Components of full reaction:
_____5′ Illumina adapter_________________________Golay barcode_____Pad________Linker___Forward primer
FWD: AATGATACGGCGACCACCGAGATCTACACGCT XXXXXXXXXXXX TATGGTAATT GT GTGYCAGCMGCCGCGGTAA
- Each sample PCR reaction will be performed with it’s own unique barcode combination
- This allows bioinformatic demultiplexing - assigning sequences to their respective sample
Sequencing Platforms¶
Illumina
- By far the most widely used sequencing method
- Millions of sequences allow multiplexing many samples on one run
- High coverage of the community (~10k sequences per sample is ideal depending on complexity)
- Short sequences 100-250bp generally cover 1-3 variable regions
- Allows high coverage, but lose resolution past genus level
- Paired end is better than single end
- Illumina Amplicon Sequencing at VANTAGE
- 250 bp sequence reads (Covers entire V4 region)

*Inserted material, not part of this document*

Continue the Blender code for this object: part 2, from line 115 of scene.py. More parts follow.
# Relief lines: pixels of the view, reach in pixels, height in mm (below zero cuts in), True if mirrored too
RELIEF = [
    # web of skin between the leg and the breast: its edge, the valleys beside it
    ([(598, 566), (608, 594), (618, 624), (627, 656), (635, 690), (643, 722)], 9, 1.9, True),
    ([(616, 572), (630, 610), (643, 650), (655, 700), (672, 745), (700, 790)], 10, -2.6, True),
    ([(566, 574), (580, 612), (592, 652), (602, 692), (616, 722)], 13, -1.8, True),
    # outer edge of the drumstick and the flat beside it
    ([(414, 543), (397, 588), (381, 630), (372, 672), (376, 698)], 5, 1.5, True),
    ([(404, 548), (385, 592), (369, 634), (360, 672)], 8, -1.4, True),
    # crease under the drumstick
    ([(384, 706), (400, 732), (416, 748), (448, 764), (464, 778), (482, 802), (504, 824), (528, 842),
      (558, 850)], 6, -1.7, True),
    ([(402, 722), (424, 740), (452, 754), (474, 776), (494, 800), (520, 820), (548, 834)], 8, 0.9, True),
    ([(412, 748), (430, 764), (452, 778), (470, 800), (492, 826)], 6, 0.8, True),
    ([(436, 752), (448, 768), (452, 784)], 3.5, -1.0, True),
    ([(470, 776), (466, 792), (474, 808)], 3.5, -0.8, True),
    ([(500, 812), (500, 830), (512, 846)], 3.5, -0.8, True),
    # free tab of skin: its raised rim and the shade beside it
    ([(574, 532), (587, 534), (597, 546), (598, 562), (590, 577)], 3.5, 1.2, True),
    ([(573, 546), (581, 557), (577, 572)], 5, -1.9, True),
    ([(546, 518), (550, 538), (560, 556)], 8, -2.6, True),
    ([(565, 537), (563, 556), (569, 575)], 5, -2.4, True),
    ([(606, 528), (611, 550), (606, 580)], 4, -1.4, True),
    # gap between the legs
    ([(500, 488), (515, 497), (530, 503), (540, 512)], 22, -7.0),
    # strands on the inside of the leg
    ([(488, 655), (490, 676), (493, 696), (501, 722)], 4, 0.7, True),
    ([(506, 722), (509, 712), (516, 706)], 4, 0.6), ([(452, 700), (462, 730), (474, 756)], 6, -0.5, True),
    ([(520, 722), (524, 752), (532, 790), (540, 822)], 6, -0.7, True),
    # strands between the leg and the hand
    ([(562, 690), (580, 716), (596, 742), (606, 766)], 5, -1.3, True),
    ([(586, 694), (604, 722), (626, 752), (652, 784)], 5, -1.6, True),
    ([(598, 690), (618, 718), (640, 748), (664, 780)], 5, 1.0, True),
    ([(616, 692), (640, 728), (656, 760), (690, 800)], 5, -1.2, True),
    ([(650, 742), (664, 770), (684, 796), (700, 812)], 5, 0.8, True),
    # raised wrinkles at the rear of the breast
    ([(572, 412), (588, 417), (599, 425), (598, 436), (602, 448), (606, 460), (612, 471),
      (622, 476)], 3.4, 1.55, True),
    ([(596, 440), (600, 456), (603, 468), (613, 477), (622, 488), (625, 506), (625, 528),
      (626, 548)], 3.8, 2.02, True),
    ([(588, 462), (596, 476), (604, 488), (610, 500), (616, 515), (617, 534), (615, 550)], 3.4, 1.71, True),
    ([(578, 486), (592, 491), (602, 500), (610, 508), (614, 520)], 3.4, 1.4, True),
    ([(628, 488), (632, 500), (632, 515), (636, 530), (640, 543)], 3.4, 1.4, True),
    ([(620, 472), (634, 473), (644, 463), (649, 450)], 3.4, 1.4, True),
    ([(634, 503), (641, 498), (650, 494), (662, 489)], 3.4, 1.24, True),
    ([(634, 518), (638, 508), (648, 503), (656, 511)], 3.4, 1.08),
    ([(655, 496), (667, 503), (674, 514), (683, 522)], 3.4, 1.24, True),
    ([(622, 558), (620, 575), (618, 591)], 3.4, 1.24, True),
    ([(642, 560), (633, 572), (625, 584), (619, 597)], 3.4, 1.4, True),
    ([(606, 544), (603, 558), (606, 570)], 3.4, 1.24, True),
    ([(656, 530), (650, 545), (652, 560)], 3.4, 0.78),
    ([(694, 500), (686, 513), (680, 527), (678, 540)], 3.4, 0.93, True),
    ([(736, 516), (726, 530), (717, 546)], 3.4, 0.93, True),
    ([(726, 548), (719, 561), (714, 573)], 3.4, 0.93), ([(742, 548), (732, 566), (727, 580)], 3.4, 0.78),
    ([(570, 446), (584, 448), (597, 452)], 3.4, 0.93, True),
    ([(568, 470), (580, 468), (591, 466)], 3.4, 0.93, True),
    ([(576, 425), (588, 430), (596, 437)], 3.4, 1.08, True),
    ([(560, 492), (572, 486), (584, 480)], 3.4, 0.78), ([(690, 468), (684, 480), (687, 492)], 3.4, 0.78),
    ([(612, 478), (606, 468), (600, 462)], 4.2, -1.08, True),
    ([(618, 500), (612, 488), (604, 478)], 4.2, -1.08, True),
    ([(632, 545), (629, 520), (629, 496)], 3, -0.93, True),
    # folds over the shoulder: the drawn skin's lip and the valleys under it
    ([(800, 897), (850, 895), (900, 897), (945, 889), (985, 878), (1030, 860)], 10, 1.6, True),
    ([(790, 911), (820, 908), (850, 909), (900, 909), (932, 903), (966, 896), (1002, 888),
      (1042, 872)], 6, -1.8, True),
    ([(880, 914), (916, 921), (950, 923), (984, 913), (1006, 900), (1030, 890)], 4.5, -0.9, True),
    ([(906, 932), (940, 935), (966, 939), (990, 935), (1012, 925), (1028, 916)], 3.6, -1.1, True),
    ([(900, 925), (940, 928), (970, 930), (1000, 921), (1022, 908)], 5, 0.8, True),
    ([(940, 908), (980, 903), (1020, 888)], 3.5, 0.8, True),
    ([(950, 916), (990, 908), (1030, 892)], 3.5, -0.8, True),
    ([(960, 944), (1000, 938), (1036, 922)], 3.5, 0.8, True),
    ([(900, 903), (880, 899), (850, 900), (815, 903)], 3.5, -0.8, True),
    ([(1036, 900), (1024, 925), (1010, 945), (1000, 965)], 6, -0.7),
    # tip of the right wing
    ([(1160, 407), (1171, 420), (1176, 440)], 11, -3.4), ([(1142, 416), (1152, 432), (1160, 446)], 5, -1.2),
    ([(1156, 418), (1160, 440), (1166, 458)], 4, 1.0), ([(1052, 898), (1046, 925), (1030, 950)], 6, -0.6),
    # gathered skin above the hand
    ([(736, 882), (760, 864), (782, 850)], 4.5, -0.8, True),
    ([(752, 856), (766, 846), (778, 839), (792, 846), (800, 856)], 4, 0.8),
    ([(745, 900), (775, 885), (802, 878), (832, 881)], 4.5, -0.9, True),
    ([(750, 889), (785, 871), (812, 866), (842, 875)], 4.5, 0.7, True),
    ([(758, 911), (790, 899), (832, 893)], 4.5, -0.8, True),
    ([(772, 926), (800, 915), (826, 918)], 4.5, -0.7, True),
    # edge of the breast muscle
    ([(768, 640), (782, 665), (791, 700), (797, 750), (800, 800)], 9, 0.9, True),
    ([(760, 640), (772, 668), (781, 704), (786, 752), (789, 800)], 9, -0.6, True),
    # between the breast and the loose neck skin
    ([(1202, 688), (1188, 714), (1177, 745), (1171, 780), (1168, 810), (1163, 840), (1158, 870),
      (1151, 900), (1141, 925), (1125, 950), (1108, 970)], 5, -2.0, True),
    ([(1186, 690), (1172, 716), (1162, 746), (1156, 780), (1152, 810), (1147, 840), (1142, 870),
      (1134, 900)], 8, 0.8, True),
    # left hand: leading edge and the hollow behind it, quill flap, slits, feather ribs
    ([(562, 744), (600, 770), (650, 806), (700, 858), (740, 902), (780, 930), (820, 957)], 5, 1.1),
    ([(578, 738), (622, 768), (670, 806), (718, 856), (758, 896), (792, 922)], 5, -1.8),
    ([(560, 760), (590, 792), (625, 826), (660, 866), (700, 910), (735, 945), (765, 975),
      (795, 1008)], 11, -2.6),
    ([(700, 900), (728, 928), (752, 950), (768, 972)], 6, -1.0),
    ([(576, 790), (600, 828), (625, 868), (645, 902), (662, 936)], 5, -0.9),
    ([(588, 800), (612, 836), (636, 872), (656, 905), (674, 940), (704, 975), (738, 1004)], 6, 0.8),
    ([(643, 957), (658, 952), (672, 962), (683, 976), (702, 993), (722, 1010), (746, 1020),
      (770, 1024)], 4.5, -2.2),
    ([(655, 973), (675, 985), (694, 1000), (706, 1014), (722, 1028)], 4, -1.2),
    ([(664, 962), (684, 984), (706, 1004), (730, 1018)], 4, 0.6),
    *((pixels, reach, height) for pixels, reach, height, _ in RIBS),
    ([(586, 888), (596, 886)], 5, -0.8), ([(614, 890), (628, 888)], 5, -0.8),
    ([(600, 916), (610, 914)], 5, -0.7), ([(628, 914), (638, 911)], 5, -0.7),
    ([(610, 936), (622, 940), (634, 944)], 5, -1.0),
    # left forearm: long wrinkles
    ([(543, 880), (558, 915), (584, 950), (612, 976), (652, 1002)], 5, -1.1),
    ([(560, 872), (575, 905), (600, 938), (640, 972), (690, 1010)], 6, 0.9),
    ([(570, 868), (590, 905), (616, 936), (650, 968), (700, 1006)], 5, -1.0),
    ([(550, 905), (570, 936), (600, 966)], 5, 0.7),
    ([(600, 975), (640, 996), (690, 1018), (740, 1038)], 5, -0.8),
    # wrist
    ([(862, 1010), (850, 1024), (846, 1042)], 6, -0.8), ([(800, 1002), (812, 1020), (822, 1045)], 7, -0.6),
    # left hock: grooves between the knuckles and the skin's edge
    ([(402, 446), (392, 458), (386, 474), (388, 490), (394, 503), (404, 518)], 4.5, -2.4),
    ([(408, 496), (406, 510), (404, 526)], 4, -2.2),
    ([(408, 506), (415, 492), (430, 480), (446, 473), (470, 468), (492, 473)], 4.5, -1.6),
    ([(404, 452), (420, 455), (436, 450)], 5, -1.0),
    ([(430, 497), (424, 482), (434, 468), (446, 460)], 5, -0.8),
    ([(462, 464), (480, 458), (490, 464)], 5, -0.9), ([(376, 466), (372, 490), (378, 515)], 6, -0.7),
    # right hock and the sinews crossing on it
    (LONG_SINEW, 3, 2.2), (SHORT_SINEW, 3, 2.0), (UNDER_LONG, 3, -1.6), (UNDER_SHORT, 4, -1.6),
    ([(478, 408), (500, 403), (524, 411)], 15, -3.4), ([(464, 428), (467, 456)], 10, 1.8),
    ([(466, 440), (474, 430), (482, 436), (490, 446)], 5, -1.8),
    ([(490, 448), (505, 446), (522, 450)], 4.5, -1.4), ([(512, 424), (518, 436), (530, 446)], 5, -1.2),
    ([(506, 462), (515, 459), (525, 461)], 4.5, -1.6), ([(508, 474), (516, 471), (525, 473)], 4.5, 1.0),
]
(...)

- Dual-index sequencing strategy - increased multiplexing
- Each MiSeq run produces >5,000,000 reads (Great for multiplexing)
- Best option for 16S rRNA gene amplicon sequencing
- VANTAGE also offers HiSeq, NextSeq, and NovaSeq Illumina sequencing platforms
- MiSeq has 250bp length, other platforms only offer shorter reads so plan ahead
PacBio and Nanopore
- Could do full 16S gene
- Very high strain level resolution
- But much lower coverage and multiplexing = higher costs
- Higher error rates
Mapping File¶
How do you store all of this information about samples in a useful way?
- A mapping file is composed of:
- Each row representing a sample
- Each column representing some information about each sample
- Are TSV - tab separated values
- TSV is a .txt output format from Excel
- A header line starting with a # indicates the column names
- Always start with #sampleid column
- A unique id for each sample - cannot be the same as any other sample
- Include columns for the unique sample barcodes
- Allows demultiplexing of sequences to their respective sample
- Also include control and qc information about DNA extraction batch, person extracting, PCR batch, sequencing run, cage…
- Allows testing if these factors influenced the community composition
- Have columns indicating which samples are blanks, mock community, and generous donor samples
- Have columns for your treatement and any covariates of interest
- Age, sex, BMI, collection season…
- Last column should be description if you need backward compatibility with QIIME1
For more detailed information check out the full QIIME2 Metadata Guide!
Best Practices
- Rule Number 1: Don’t get fancy!
- Don’t use spaces, use _ (underscore) instead
- Except #sampleid, the only punctuation in this column can be dashes ‘-‘ (no underscores)
- Don’t include other types of punctuation, this will only cause problems later on!
- Leading and trailing white spaces are ignored
- I’d stick to all lower-case (case insensitive) characters
- Not required, but may save you a lot of trouble with weird errors later on!